Given problem: Give the number of lines in the data that hold the word "joints", and nothing else.

[Some records]
# # # #
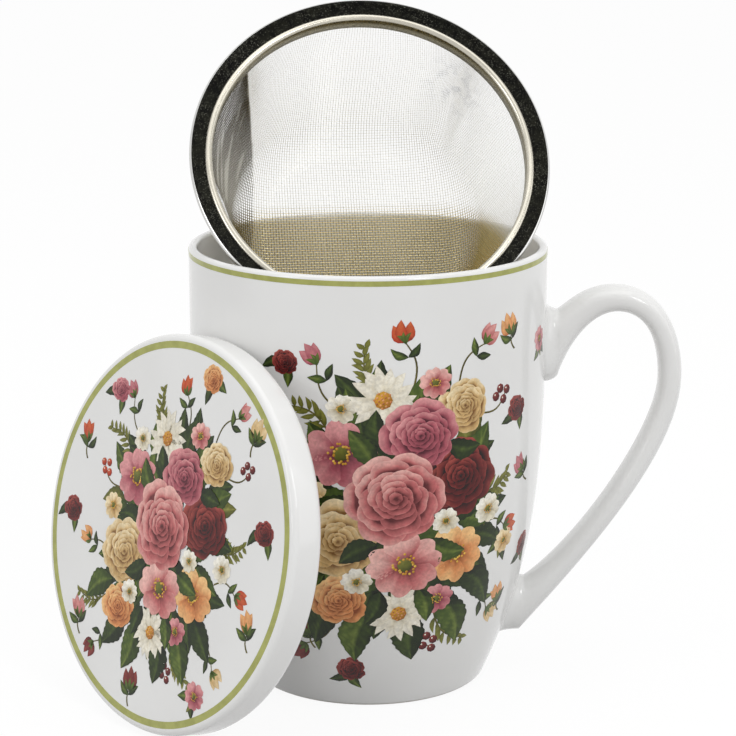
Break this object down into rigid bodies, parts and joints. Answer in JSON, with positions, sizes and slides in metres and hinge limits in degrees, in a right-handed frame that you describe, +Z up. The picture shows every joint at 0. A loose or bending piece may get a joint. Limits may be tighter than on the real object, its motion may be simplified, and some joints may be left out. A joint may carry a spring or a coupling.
{
  "type": "lidded tea mug with infuser",
  "caption": "Tall tapered porcelain tea mug with an ear handle, a drop-in steel mesh infuser tipped in its mouth and a flat disc lid leaning on its wall",
  "frame": {"origin": "centre of the mug's foot ring, on the table", "axes": "+Z up along the mug's axis, +X out through the handle, -Y towards the side with the leaning lid"},
  "size_m": [0.1516, 0.1171, 0.1614],
  "materials": {
    "porcelain": "white glossy glaze with a green line at the rim and printed flowers",
    "steel": "polished stainless steel",
    "steel_mesh": "fine woven stainless steel wire"
  },
  "bodies": {
    "mug": {"mug_body": "porcelain", "mug_handle": "porcelain"},
    "infuser": {"infuser_rim": "steel", "infuser_band": "steel", "infuser_basket": "steel_mesh"},
    "lid": {"lid": "porcelain"}
  },
  "joints": [
    {"name": "infuser_lift", "type": "slide", "parent": "mug", "child": "infuser", "axis": [0, 0, 1], "range_m": [0, 0.08]},
    {"name": "lid_lift", "type": "slide", "parent": "mug", "child": "lid", "axis": [0, 0, 1], "range_m": [0, 0.11]}
  ]
}
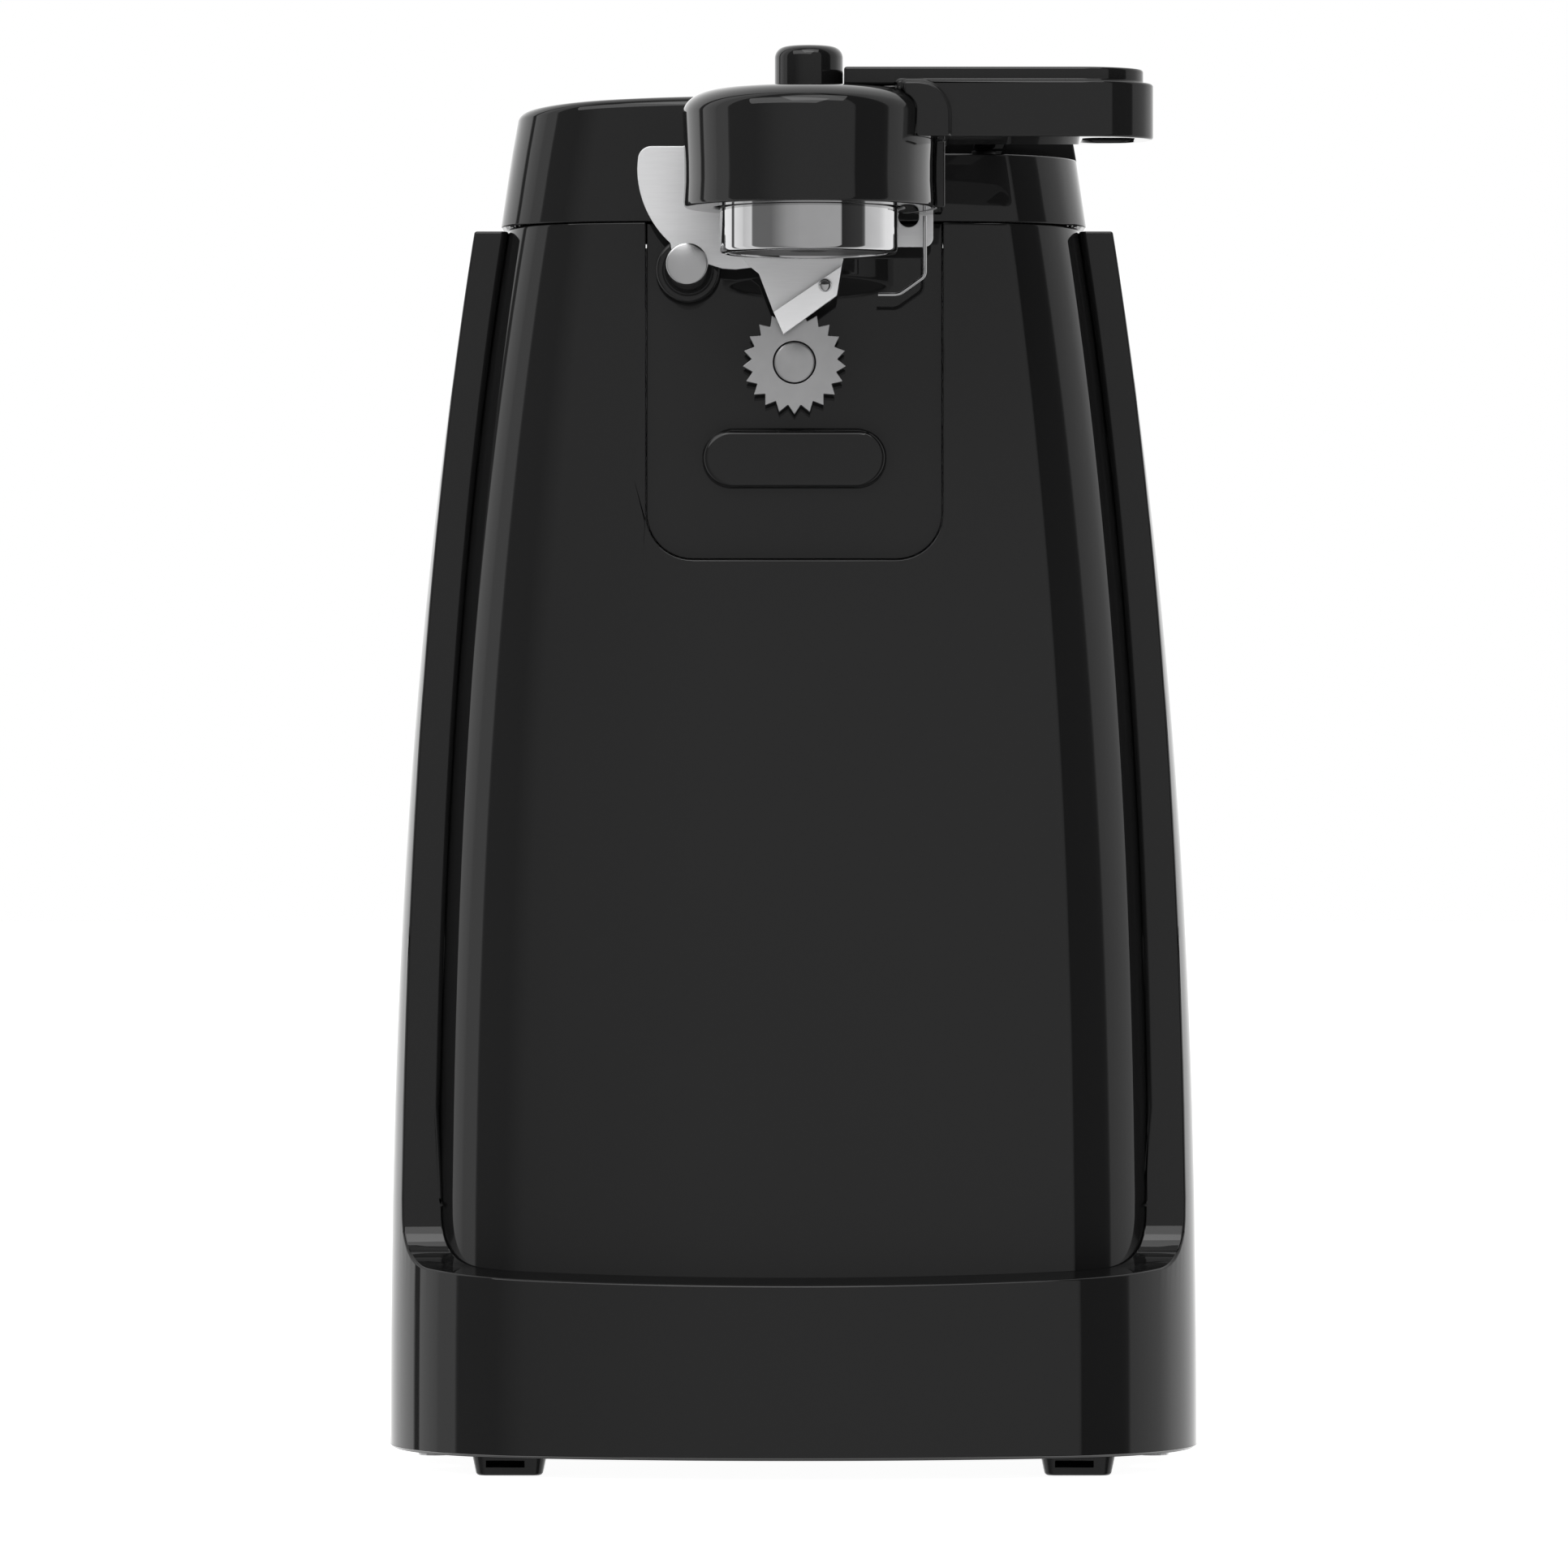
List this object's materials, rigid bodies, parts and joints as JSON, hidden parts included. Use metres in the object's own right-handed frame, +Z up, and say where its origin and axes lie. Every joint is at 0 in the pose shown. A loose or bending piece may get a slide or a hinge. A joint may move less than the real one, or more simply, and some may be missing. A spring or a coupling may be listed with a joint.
{
  "type": "electric can opener",
  "caption": "Tall black countertop can opener with a press lever, cutting wheel and blade, lid magnet on a sliding knob, and a motor with gears inside.",
  "frame": {"origin": "middle of the bounding box in plan, on the plane that the four feet stand on", "axes": "+Z up, -Y towards the user at the cutting side, +X to the right seen from the front, where the lever handle points"},
  "size_m": [0.134, 0.1264, 0.232],
  "materials": {
    "gloss_black": "polished black moulded plastic",
    "matte_black": "plain black moulded plastic",
    "rubber": "soft black rubber",
    "satin_steel": "satin stamped steel",
    "ground_steel": "bright ground edge",
    "chrome": "bright chrome plate",
    "bright_steel": "bright drawn steel",
    "zinc_steel": "zinc plated steel",
    "laminations": "stacked sheet steel",
    "bronze": "sintered bronze",
    "copper": "enamelled copper wire",
    "nylon": "natural nylon",
    "ferrite": "dark ferrite"
  },
  "bodies": {
    "housing": {"rear_housing": "gloss_black", "front_shell": "gloss_black", "top_cap": "gloss_black", "mechanism_panel": "gloss_black", "can_rest_pad": "gloss_black", "bottom_cover": "matte_black", "foot_front_left": "rubber", "foot_front_right": "rubber", "foot_rear_left": "rubber", "foot_rear_right": "rubber", "base_screw_1": "zinc_steel", "base_screw_2": "zinc_steel", "base_screw_3": "zinc_steel", "base_screw_4": "zinc_steel", "cord_inlet": "rubber", "gear_plate": "zinc_steel", "plate_screw_1": "zinc_steel", "plate_screw_2": "zinc_steel", "plate_screw_3": "zinc_steel", "motor_post_1": "zinc_steel", "motor_post_2": "zinc_steel", "motor_post_3": "zinc_steel", "motor_post_4": "zinc_steel", "drive_bush": "bronze", "motor_front_plate": "zinc_steel", "motor_rear_plate": "zinc_steel", "front_bearing": "bronze", "rear_bearing": "bronze", "motor_bolt_1": "zinc_steel", "motor_bolt_2": "zinc_steel", "stator_core": "laminations", "field_coil": "copper", "idler_axle": "bright_steel", "pivot_pin": "chrome", "pivot_seat": "gloss_black", "switch_body": "matte_black", "switch_spring": "bright_steel"},
    "lever": {"lever_handle": "gloss_black", "cutter_plate": "satin_steel", "blade_carrier": "satin_steel", "cutting_blade": "ground_steel", "blade_rivet": "chrome", "magnet_housing": "gloss_black", "lid_guide_wire": "chrome", "lever_screw_1": "zinc_steel", "lever_screw_2": "zinc_steel", "magnet_spring": "bright_steel"},
    "magnet": {"magnet_knob": "gloss_black", "magnet_stem": "bright_steel", "lid_magnet_cup": "chrome", "magnet_disc": "ferrite"},
    "drive": {"drive_wheel": "satin_steel", "drive_shaft": "bright_steel", "output_gear": "zinc_steel", "shaft_clip": "zinc_steel"},
    "idler": {"idler_gear": "nylon"},
    "rotor": {"rotor_core": "laminations", "rotor_shaft": "bright_steel", "cooling_fan": "matte_black"},
    "switch": {"switch_plunger": "matte_black"}
  },
  "joints": [
    {"name": "lever_hinge", "type": "hinge", "parent": "housing", "child": "lever", "pos_m": [-0.0173, -0.0252, 0.1974], "axis": [0, -1, 0], "range_deg": [0, 45]},
    {"name": "magnet_slide", "type": "slide", "parent": "lever", "child": "magnet", "axis": [0, 0, -1], "range_m": [0, 0.006], "stiffness_N_per_m": 1500, "deforming": ["magnet_spring"]},
    {"name": "drive_spin", "type": "hinge", "parent": "housing", "child": "drive", "pos_m": [0.0001, -0.0212, 0.1821], "axis": [0, -1, 0], "continuous": true},
    {"name": "idler_spin", "type": "hinge", "parent": "housing", "child": "idler", "pos_m": [0.0001, 0, 0.1569], "axis": [0, -1, 0], "continuous": true},
    {"name": "rotor_spin", "type": "hinge", "parent": "housing", "child": "rotor", "pos_m": [0.0001, 0.026, 0.1359], "axis": [0, -1, 0], "continuous": true},
    {"name": "switch_slide", "type": "slide", "parent": "housing", "child": "switch", "axis": [0, 0, -1], "range_m": [0, 0.0014], "stiffness_N_per_m": 80, "deforming": ["switch_spring"]}
  ],
  "couplings": [
    {"joint": "drive_spin", "follows": "rotor_spin", "ratio": 0.05},
    {"joint": "idler_spin", "follows": "rotor_spin", "ratio": -0.25}
  ]
}
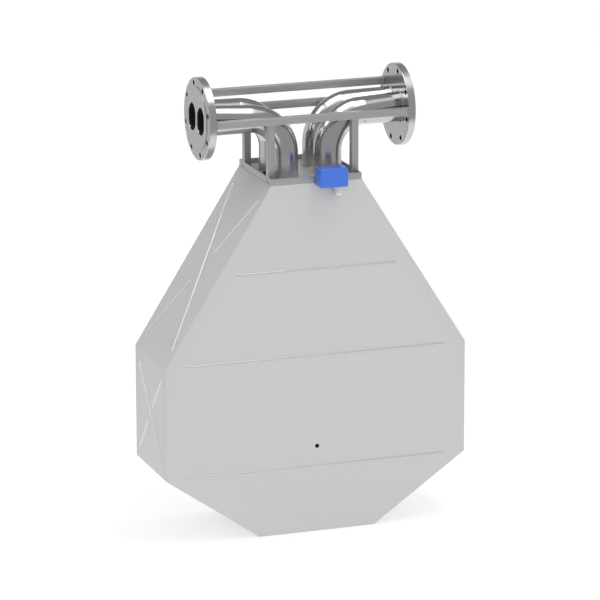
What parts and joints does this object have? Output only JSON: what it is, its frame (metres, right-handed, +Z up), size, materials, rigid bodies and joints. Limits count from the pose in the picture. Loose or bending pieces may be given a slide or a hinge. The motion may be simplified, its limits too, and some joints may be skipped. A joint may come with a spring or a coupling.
{
  "type": "coriolis flow meter",
  "caption": "Flanged mass flow meter with paired tubes bending down into a flat octagonal steel casing, a square-bar frame between the flanges and a small junction box on the collar.",
  "frame": {"origin": "centre of the casing's base plate, on its underside", "axes": "+X along the pipe line from the left flange to the right one, +Z up, -Y to the front with the junction box"},
  "size_m": [1.314, 0.486, 1.907],
  "materials": {
    "flange_steel": "turned and satin polished",
    "tube_steel": "polished",
    "frame_steel": "satin",
    "casing_sheet": "bead blasted",
    "coil_body": "potted winding",
    "magnet_steel": "plain",
    "sensor_brass": "plain",
    "box_paint": "gloss",
    "seal_rubber": "matt",
    "plug_black": "matt",
    "screw_steel": "plain",
    "terminal_plastic": "matt",
    "gland_nickel": "nickel plated"
  },
  "bodies": {
    "root": {"inlet_flange": "flange_steel", "outlet_flange": "flange_steel", "inlet_stub_front": "tube_steel", "inlet_stub_rear": "tube_steel", "outlet_stub_front": "tube_steel", "outlet_stub_rear": "tube_steel", "inlet_elbow_front": "tube_steel", "inlet_elbow_rear": "tube_steel", "outlet_elbow_front": "tube_steel", "outlet_elbow_rear": "tube_steel", "inlet_leg_front": "tube_steel", "inlet_leg_rear": "tube_steel", "outlet_leg_front": "tube_steel", "outlet_leg_rear": "tube_steel", "measuring_loop_front": "tube_steel", "measuring_loop_rear": "tube_steel", "torsion_rod_front": "frame_steel", "torsion_rod_rear": "frame_steel", "mass_bar_front": "frame_steel", "mass_bar_rear": "frame_steel", "drive_coil_left": "coil_body", "drive_coil_right": "coil_body", "drive_magnet_left": "magnet_steel", "drive_magnet_right": "magnet_steel", "pickup_coil_left": "coil_body", "pickup_coil_right": "coil_body", "pickup_magnet_left": "magnet_steel", "pickup_magnet_right": "magnet_steel", "temperature_sensor": "sensor_brass", "collar_frame": "frame_steel", "top_plate": "frame_steel", "casing_front": "casing_sheet", "casing_rear": "casing_sheet", "upper_side_left": "casing_sheet", "upper_side_right": "casing_sheet", "middle_side_left": "casing_sheet", "middle_side_right": "casing_sheet", "lower_side_left": "casing_sheet", "lower_side_right": "casing_sheet", "casing_base": "casing_sheet", "purge_plug": "plug_black", "vent_plug": "plug_black", "post_front_left": "frame_steel", "post_front_right": "frame_steel", "post_rear_left": "frame_steel", "post_rear_right": "frame_steel", "front_rail": "frame_steel", "rear_rail": "frame_steel", "top_rail": "frame_steel", "cable_duct": "frame_steel", "box_bracket": "frame_steel", "box_body": "box_paint", "box_gasket": "seal_rubber", "box_lid": "box_paint", "lid_screws": "screw_steel", "terminal_block": "terminal_plastic", "gland_body": "gland_nickel", "gland_nut": "gland_nickel", "gland_seal": "seal_rubber"}
  },
  "joints": []
}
# # # #
Written answer: 6